═══ GIVEN INFORMATION ═══

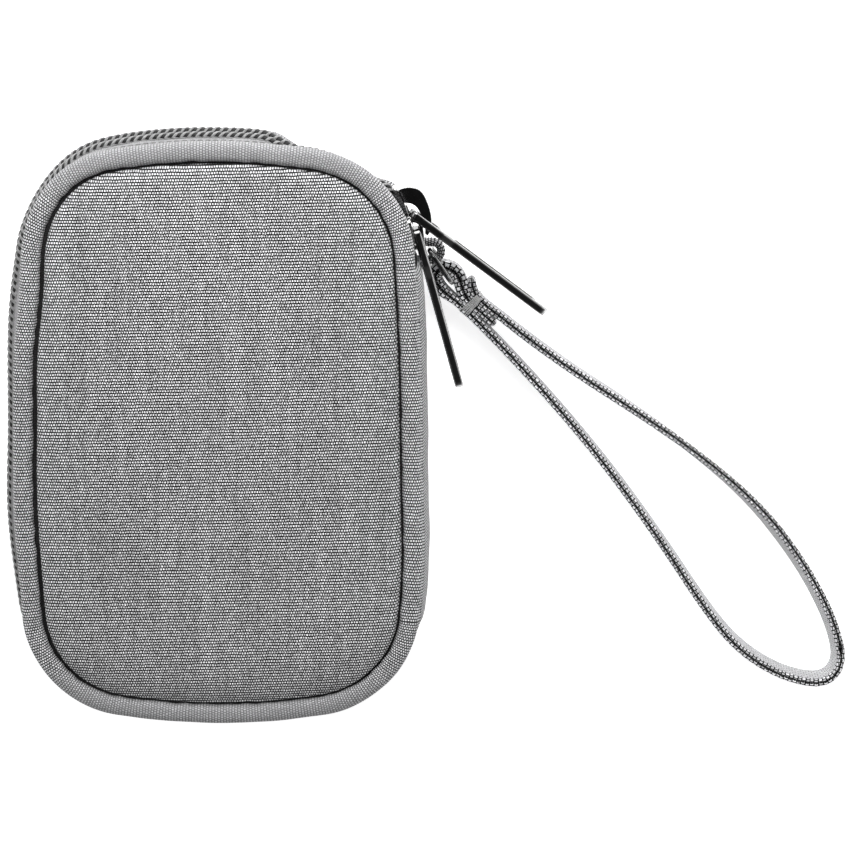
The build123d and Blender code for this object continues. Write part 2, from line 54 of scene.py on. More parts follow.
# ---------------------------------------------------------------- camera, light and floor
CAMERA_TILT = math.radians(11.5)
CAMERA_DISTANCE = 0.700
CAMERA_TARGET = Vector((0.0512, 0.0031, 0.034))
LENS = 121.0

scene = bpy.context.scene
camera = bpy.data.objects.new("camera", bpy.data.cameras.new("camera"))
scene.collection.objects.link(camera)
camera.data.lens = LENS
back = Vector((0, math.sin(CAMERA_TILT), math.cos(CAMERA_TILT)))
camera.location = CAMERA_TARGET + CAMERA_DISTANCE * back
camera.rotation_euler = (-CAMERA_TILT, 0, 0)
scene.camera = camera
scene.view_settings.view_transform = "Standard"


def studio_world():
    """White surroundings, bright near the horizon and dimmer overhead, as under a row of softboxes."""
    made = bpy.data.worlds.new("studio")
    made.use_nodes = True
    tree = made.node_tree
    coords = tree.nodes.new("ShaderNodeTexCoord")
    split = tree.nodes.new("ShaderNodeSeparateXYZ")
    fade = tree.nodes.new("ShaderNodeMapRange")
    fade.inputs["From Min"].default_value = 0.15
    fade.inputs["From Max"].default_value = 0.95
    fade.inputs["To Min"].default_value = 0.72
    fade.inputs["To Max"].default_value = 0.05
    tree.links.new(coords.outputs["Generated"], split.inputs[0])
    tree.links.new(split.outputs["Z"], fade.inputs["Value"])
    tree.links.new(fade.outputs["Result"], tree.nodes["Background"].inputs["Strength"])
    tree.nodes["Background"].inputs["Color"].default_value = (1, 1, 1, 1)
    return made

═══

TASK OBJECTIVE =
Exactly reproduce every line of the data above.

ANSWER =
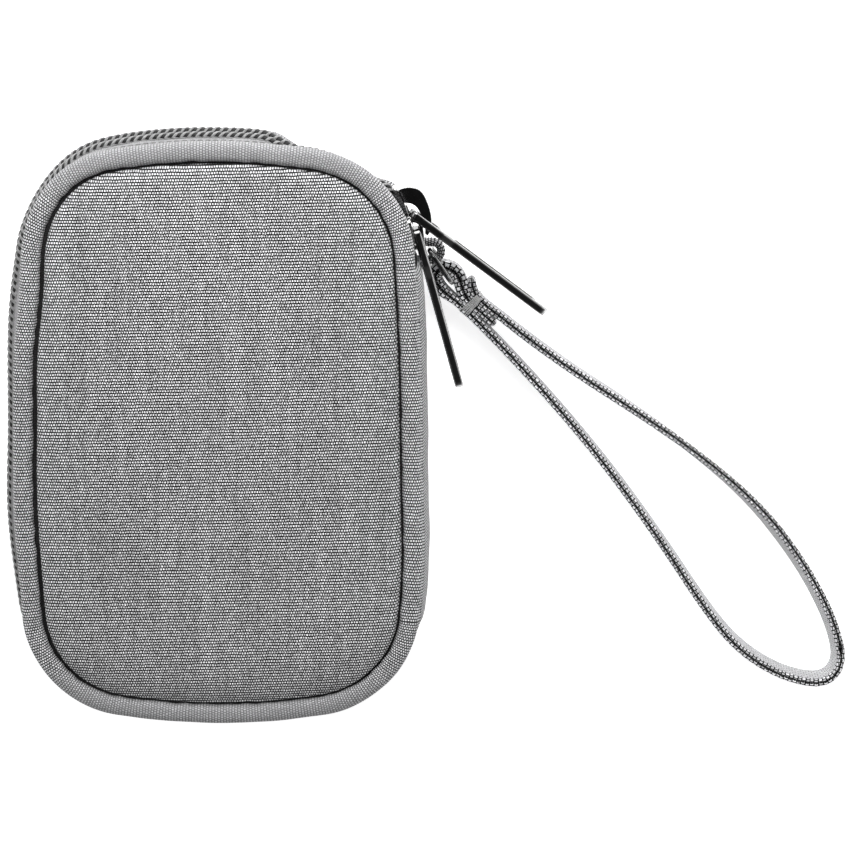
The build123d and Blender code for this object continues. Write part 2, from line 54 of scene.py on. More parts follow.
# ---------------------------------------------------------------- camera, light and floor
CAMERA_TILT = math.radians(11.5)
CAMERA_DISTANCE = 0.700
CAMERA_TARGET = Vector((0.0512, 0.0031, 0.034))
LENS = 121.0

scene = bpy.context.scene
camera = bpy.data.objects.new("camera", bpy.data.cameras.new("camera"))
scene.collection.objects.link(camera)
camera.data.lens = LENS
back = Vector((0, math.sin(CAMERA_TILT), math.cos(CAMERA_TILT)))
camera.location = CAMERA_TARGET + CAMERA_DISTANCE * back
camera.rotation_euler = (-CAMERA_TILT, 0, 0)
scene.camera = camera
scene.view_settings.view_transform = "Standard"


def studio_world():
    """White surroundings, bright near the horizon and dimmer overhead, as under a row of softboxes."""
    made = bpy.data.worlds.new("studio")
    made.use_nodes = True
    tree = made.node_tree
    coords = tree.nodes.new("ShaderNodeTexCoord")
    split = tree.nodes.new("ShaderNodeSeparateXYZ")
    fade = tree.nodes.new("ShaderNodeMapRange")
    fade.inputs["From Min"].default_value = 0.15
    fade.inputs["From Max"].default_value = 0.95
    fade.inputs["To Min"].default_value = 0.72
    fade.inputs["To Max"].default_value = 0.05
    tree.links.new(coords.outputs["Generated"], split.inputs[0])
    tree.links.new(split.outputs["Z"], fade.inputs["Value"])
    tree.links.new(fade.outputs["Result"], tree.nodes["Background"].inputs["Strength"])
    tree.nodes["Background"].inputs["Color"].default_value = (1, 1, 1, 1)
    return made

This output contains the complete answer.